Hanns and Rudolf
Over the Christmas break, we made a life-changing addition to our room – a lamp. Until now, our only light came from the overhead light or the master bathroom. The overhead light is not pleasing, and worse it requires the overhead fan to be on – not optimal for winter evenings.
The lamp is making it much easier to read, which leads me to my topic today.
I read this week, Hanns and Rudolf: The True Story of the German Jew who Tracked Down and Caught the Kommandant of Auschwitz by Thomas Harding. It simultaneously tells the story of Hanns Alexander who tracked and caught Rudolph Hoss immediately following World War II, and Hoss (pronounced Hess), who was placed in charge of devising the means of the “Final Solution” (what we know as the Holocaust).
It’s just as fascinating and depressing as it sounds.
One fateful decision.
Reading Hanns and Rudolf is like watching a movie where you know the outcome, but you are hoping for something different. While I was saddened by what happened to Hanns (his wealthy family self-exiles to Britain and never financially recovers), I truly grieved for Rudolph.
Rudolph was a kid who grew up without much of a chance of survival, lost his overbearing father as a young teen, and didn’t have means to propel him forward in life. Hoss fought in WWI and then as a mercenary after the war. He didn’t gain much but jail time.
When he was released, he began to find his bearings as a farmer then as a husband and father. Rudolph is just beginning to live his dream.
The Rise of the SS
As Rudolph began moving forward in life, Adolf Hitler and his regime came to power. The Nazi’s established the SS early in it’s political process, but after Hitler took power, it became necessary to be a member of the SS in order to be used as a vendor.
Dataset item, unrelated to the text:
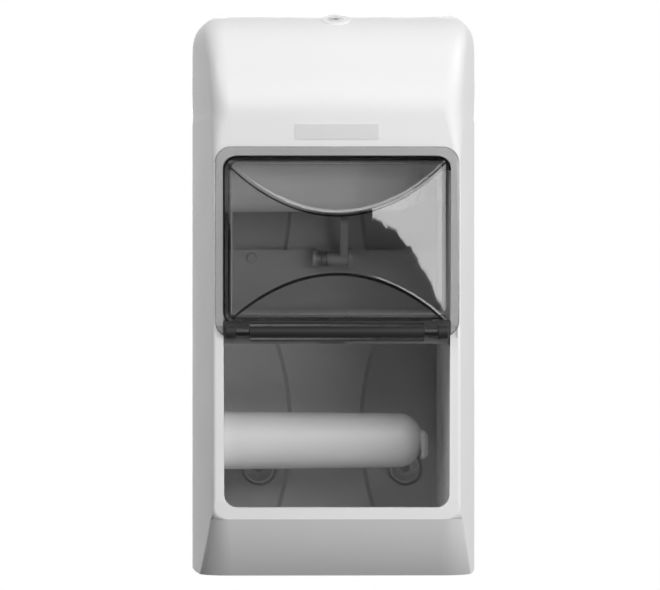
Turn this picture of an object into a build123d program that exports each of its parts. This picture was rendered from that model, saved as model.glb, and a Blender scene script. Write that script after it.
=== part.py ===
from build123d import *
import os
from math import sqrt, sin, cos, tan, radians, acos

# Double roll toilet paper dispenser for a wall, in millimetres.
# The wall is the plane Y = 0 and the front looks toward -Y. X runs to the right and Z upward.
# The origin is the centre of the wall screw pattern, on the wall.

# Whole body
body_width = 156.0
body_height = 302.0
body_depth = 150.0
cover_wall = 2.5
rim_to_wall = 2.0
overrun = 12.0
running_slip = 0.05
running_gap = 0.4
half_width = body_width / 2
half_height = body_height / 2

# Form of the cover: crowned sides, a round brow, a land round the opening and a receding chin
side_straight_depth = 30.0
side_crown_fall = 12.66
top_corner_radius = 16.0
brow_radius = 58.0
brow_end_angle = 82.0
brow_steps = 6
soft_edge_radius = 10.0
crisp_edge_radius = 2.0
soft_edge_length = 38.0
soften_steps = 3
chin_height = 31.8
chin_setback = 32.0
chin_arc_radius = 102.0
chin_edge_radius = 10.0
chin_foot_edge_radius = 17.0
chin_steps = 4
land_corner_shares = (0.0, 0.12, 0.4, 1.0)
brow_axis_height = half_height - brow_radius
brow_axis_depth = body_depth - brow_radius
chin_top = chin_height - half_height
crisp_edge_height = brow_axis_height - soft_edge_length
crown_depth = body_depth - side_straight_depth
side_crown_radius = (crown_depth**2 + side_crown_fall**2) / (side_crown_fall + side_crown_fall)

# Opening in the front, and the flap that hangs on a hinge across its middle
brow_above_opening = 78.5
land_height = 6.1
land_width_top = 17.7
land_width_bottom = 18.5
opening_top = half_height - brow_above_opening
opening_bottom = chin_top + land_height
opening_top_half = half_width - land_width_top
opening_bottom_half = half_width - land_width_bottom
opening_top_radius = 6.0
opening_bottom_radius = 6.9
opening_rim_wall = 2.0
opening_rim_depth = 7.0
hinge_below_top = 92.8
hinge_height = opening_top - hinge_below_top
flap_gap = 0.3
flap_thickness = 2.5
flap_side_lap = 4.4
flap_top_lap = 5.2
flap_half_width = opening_top_half + flap_side_lap
flap_rise = hinge_below_top + flap_top_lap
flap_drop = 2.8
flap_top_radius = 8.7
flap_bottom_radius = 9.0
hinge_depth = body_depth + flap_gap + flap_thickness / 2
hinge_rod_radius = 1.25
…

Hoss made 2 fateful decisions in 1933 and 1934.
First, in September 1933, Rudolph applied to join the SS in order to grow his business – a horse farm. He didn’t agree with the entire world view of Hitler or Heinrich Himmler (the leader of the SS), but Hoss believed he needed this stepping stone to gain success.
Second, and probably the more important, in June 1934, Hoss joined the SS as an active soldier (not as a horse rancher).
Hoss already met Himmler through the army where they bonded over farming. Himmler saw Hoss being sworn in 1933, and personally recruited him to train as a supervisor at his political concentration camps.
Hoss and his wife, Hedwig, were torn. They knew this could provide the means for them to purchase their own farm, but it would take them from the idyllic life they had just started to realize.
Time stood still…
This part of the story takes less than a page to recount, yet for me it was as if everything stopped. I wanted to scream, “Don’t do it!”
It was the linchpin moment.
Everything rose and fell for the Hoss family with this decision.
Ultimately, it all fell. Rudolph was quickly indoctrinated into the brutality of camp life, and he fell in line. He climbed the ladder, successfully building and running Auschwitz, then building facilities to kill over 2,000,000 lives in a matter of months.
The family went on the run in 1945.
As you know from the title of the book, Rudolph was caught. He was tried and killed in 1946.
Emotionally, his family never recovered. They tried to bury the memory of Hoss with his body, but his ghost wouldn’t leave them.
In the epilogue, author Thomas Harding visits Auschwitz with one of Rudolph’s grandson’s and ex-daughter-in-law’s (who he never knew). She married his son knowing nothing of the history. She was made aware sometime during their marriage, and she was asked about it by Harding (why she stayed with him).
She responded, “When I was getting married in church, I said until death, with sickness, with health, I say with him for twenty-seven years. He no happy.”
Over 2 million people walked through the camp and never walked out…most in a matter of hours. Rudolph knew. Hedwig knew. The family knew. They may not have really understood, but they knew.
They tried to bury it, but it wouldn’t really die. Why? They knew.
And it all started with 2 fateful decisions in the fall of 1933 and summer of 1934. It destroyed their lives. Over the last 65 years, this family rebuilt, but they aren’t completely free, and it started with 2 decisions.
You know. I know.
Sometimes it may seem impossible to know where a decision in life will take us (#1), but other times it’s much more clear (#2).
Kia and I have made a number of huge decisions over the last 2 years. Some of them were innocent, but far reaching none the less.Others we were well aware of the impact they would have in our life.
The important thing is we’ve taken ownership of these decisions. She knows. I know. We know.
What decisions are you facing in life? Where will they take you? Do you know?